From simulator to Inference with HDDM (LAN version)
This Tutorial serves as an example for a full LAN pipeline to inference with HDDM. We start with a simulator of a Sequential Sampling Model (SSM), use it to generate training data for a LAN, train the LAN and then use HDDM to perform inference on a synthetic dataset from our simulator.
The example uses the simple DDM for illustration, you can switch out the DDM for your SSM of choice when utilizing this pipeline for your own work.
We will make use of two packages in the LAN ecosystem (installation instructions below), to help our process.
The
`ssms
<https://github.com/AlexanderFengler/ssm_simulators>`__ package, which holds a collection of fast simulators and training data generators for LANsThe
`LANfactory
<https://github.com/AlexanderFengler/LANfactory>`__ package, which makes defining and training LANs convenient.
The `LANfactory
<https://github.com/AlexanderFengler/LANfactory>`__
package is a light-weight convenience package for training
likelihood approximation networks
(LANs) in torch (or keras),
starting from supplied training data.
LANs, although more general in potential scope of applications, were conceived in the context of sequential sampling modeling to account for cognitive processes giving rise to choice and reaction time data in n-alternative forced choice experiments commonly encountered in the cognitive sciences.

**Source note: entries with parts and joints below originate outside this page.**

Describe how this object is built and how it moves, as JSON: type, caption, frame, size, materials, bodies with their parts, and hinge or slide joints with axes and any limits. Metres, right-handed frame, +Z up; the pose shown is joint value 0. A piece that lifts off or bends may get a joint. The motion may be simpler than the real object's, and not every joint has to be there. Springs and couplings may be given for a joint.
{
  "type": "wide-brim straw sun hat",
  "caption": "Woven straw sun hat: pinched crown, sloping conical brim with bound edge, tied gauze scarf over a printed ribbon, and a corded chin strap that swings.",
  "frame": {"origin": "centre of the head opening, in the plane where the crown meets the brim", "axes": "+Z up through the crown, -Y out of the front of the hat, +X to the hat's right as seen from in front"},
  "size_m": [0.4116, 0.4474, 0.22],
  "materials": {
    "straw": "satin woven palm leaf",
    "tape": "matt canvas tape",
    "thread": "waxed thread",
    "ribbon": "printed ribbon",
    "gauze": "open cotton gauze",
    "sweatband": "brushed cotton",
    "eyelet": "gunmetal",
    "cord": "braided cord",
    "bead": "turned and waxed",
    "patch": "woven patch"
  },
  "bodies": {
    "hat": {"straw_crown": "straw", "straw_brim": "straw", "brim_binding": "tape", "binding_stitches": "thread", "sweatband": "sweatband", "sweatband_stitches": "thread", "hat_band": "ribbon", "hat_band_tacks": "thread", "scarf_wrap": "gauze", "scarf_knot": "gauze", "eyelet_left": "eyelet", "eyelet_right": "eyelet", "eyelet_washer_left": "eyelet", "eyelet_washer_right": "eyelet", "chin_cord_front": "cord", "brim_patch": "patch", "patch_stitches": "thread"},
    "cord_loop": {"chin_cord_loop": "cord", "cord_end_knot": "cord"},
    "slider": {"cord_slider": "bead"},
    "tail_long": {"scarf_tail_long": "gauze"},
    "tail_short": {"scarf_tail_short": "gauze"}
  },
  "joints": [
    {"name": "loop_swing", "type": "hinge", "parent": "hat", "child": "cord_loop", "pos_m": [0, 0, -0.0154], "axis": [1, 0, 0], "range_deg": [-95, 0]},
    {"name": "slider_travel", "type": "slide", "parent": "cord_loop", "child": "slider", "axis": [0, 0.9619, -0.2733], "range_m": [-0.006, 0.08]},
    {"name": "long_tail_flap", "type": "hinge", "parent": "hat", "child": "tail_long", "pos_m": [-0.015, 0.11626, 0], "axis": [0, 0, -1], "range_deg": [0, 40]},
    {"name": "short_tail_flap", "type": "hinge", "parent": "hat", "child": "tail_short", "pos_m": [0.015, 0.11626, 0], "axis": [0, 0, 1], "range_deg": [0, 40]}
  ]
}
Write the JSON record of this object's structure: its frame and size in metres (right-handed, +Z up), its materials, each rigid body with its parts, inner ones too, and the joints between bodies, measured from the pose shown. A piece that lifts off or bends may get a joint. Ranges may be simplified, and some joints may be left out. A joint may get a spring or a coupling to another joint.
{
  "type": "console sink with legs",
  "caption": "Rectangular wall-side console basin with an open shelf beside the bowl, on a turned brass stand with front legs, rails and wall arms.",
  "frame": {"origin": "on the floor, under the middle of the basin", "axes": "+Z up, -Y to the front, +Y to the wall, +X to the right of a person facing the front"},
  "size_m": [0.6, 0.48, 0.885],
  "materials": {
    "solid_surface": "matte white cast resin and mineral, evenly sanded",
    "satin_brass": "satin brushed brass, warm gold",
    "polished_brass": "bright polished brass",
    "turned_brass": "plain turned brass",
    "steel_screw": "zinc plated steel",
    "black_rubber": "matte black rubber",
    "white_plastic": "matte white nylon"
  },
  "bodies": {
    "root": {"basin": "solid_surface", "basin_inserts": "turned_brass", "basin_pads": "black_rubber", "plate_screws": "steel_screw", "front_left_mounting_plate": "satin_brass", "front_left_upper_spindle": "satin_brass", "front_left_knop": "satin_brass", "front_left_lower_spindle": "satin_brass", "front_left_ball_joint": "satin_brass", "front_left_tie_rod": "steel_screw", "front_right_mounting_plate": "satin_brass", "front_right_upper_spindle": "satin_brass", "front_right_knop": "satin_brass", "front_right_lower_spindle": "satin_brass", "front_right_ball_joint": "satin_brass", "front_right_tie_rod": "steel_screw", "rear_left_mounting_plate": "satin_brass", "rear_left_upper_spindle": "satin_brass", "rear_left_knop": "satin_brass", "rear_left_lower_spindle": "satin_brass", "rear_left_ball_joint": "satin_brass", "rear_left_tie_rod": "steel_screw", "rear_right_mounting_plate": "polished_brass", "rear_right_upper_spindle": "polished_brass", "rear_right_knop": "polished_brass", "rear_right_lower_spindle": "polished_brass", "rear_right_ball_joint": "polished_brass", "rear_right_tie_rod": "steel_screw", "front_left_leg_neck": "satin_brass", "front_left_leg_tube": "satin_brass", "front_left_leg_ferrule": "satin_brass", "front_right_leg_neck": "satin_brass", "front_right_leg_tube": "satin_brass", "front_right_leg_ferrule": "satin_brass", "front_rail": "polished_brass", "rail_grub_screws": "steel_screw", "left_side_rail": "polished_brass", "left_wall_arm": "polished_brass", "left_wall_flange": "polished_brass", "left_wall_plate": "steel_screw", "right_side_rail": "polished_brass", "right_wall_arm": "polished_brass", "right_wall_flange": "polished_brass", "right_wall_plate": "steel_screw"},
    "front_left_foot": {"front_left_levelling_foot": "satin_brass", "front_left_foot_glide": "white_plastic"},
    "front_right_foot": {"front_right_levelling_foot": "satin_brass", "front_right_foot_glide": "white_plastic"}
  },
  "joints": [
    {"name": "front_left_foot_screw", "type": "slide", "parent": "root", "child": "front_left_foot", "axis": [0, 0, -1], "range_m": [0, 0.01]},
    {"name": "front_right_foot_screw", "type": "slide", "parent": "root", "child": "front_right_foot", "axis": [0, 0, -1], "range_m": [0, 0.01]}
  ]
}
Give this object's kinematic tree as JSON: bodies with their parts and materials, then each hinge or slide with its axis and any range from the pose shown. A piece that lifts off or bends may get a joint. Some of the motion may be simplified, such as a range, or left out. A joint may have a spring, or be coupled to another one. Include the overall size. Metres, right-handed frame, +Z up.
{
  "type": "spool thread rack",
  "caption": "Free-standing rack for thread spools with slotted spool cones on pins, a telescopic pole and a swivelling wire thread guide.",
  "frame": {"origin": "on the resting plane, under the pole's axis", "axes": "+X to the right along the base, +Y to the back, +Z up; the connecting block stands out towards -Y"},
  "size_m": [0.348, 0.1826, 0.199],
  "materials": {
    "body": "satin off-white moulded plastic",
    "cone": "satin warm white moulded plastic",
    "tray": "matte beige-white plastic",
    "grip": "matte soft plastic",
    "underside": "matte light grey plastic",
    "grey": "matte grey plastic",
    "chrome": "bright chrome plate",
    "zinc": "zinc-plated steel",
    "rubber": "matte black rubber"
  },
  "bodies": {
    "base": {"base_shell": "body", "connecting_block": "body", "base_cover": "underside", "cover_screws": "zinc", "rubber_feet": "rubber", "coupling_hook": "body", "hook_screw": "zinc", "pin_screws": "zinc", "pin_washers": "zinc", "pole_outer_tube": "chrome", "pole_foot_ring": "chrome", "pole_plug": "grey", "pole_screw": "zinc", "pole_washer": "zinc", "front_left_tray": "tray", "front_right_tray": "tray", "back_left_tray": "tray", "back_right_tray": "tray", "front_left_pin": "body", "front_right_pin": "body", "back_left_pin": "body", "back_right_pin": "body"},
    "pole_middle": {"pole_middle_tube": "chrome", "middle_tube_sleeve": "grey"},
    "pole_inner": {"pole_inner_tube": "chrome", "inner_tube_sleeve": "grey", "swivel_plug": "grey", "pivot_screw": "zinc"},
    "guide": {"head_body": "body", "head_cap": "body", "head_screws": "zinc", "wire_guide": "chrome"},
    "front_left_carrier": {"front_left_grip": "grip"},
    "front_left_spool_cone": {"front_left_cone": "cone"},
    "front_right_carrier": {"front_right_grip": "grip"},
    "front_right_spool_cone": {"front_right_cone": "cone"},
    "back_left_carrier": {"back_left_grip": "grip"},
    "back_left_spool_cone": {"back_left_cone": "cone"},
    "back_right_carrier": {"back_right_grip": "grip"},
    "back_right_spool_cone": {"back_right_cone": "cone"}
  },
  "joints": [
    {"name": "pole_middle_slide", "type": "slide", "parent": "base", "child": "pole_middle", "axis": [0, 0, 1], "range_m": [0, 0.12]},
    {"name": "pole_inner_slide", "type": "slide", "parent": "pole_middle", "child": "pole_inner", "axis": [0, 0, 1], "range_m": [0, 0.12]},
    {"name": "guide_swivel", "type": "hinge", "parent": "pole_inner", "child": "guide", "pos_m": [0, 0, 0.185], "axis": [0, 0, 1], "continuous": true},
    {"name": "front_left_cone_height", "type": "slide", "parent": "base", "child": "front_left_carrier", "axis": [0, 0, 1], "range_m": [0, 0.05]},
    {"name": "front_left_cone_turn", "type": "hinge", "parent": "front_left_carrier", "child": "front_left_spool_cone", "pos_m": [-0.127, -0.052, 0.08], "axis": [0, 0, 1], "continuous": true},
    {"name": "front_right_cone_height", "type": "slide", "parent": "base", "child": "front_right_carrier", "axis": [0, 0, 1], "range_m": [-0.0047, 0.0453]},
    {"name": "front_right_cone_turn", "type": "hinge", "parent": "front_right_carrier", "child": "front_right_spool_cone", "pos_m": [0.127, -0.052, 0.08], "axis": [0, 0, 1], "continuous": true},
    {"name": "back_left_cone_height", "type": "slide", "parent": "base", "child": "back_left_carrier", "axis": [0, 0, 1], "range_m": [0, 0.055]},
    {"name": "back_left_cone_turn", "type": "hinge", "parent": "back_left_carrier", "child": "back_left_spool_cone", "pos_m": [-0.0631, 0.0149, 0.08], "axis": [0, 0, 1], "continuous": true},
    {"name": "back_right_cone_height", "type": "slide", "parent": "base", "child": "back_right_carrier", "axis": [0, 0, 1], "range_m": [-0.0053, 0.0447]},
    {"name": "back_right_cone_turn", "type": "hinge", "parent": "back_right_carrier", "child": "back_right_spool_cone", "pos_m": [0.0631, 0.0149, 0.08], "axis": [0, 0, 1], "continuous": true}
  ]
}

In this quick tutorial we will use the
`ssms
<https://github.com/AlexanderFengler/ssm_simulators>`__
package to generate our training data using such a sequential sampling
model (SSM). The use of of the LANfactory
package is in no way bound
to utilize this ssms
package.
NOTE: The
`ssms
<https://github.com/AlexanderFengler/ssm_simulators>`__
package directly generates training data as expected to train LANs
as per the `LAN-paper
<https://elifesciences.org/articles/65074>`__.
Install (colab)
# package to help train networks
# !pip install git+https://github.com/AlexanderFengler/LANfactory
# package containing simulators for ssms
# !pip install git+https://github.com/AlexanderFengler/ssm_simulators
# packages related to hddm
# !pip install cython
# !pip install pymc==2.3.8
# !pip install git+https://github.com/hddm-devs/kabuki
# !pip install git+https://github.com/hddm-devs/hddm
Load Modules
# HDDM
import hddm
# Package to help train networks (explained above)
import lanfactory
# Package containing simulators for ssms (explained above)
import ssms
# Other misc packages
import os
import numpy as np
from copy import deepcopy
import pandas as pd
import matplotlib
import matplotlib.pyplot as plt
import torch
Make Training Data
Configs
To create the training data we need, we first specify a configuration
dictionary (generator_config
below), as expected by the
ssms.dataset_generator.data_generator()
function.
NOTE: Specific to ssms
package. You can ignore this if you
provide your own training data.
# MAKE CONFIGS
from ssms.config import data_generator_config
# Initialize the generator config (for MLP LANs)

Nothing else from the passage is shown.